-- DATA EXTRACT start --

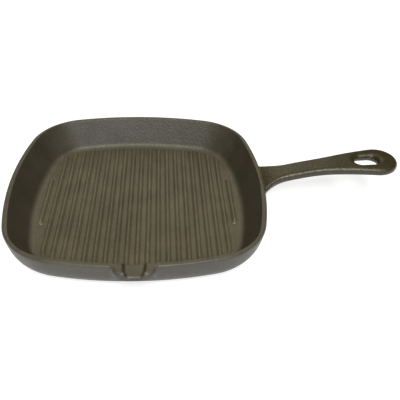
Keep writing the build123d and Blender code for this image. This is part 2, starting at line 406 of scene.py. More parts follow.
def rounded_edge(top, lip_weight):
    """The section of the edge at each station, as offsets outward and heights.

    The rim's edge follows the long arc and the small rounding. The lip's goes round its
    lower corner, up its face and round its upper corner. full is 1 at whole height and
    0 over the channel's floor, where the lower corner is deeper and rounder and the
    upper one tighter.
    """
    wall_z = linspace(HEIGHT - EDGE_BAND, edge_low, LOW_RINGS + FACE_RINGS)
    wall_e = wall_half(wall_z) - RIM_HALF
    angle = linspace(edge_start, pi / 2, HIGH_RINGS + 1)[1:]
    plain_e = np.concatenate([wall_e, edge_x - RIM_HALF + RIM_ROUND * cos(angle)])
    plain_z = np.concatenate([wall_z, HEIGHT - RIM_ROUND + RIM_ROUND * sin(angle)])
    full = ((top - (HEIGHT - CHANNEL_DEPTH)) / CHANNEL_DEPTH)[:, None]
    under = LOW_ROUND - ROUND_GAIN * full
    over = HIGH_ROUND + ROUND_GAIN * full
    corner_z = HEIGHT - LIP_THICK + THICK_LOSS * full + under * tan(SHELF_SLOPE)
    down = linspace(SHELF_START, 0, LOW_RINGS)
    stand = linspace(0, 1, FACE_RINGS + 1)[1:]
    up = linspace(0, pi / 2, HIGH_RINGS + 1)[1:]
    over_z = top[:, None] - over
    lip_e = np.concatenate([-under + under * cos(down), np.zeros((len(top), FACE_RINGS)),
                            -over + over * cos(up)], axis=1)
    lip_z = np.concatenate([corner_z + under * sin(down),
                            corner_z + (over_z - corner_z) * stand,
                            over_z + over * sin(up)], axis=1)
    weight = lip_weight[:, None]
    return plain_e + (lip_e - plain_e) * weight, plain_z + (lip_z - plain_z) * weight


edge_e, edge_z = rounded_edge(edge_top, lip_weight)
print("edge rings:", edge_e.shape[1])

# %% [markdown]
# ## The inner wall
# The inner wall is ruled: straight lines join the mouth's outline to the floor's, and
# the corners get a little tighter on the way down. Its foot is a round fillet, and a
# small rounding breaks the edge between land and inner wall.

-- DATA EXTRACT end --

** TASK DESCRIPTION **
Reproduce verbatim only this range: the first line of the material through the line that contains "outward and heights.", inclusive.

** TASK ANSWER **
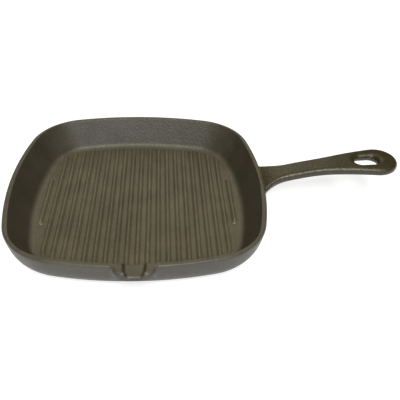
Keep writing the build123d and Blender code for this image. This is part 2, starting at line 406 of scene.py. More parts follow.
def rounded_edge(top, lip_weight):
    """The section of the edge at each station, as offsets outward and heights.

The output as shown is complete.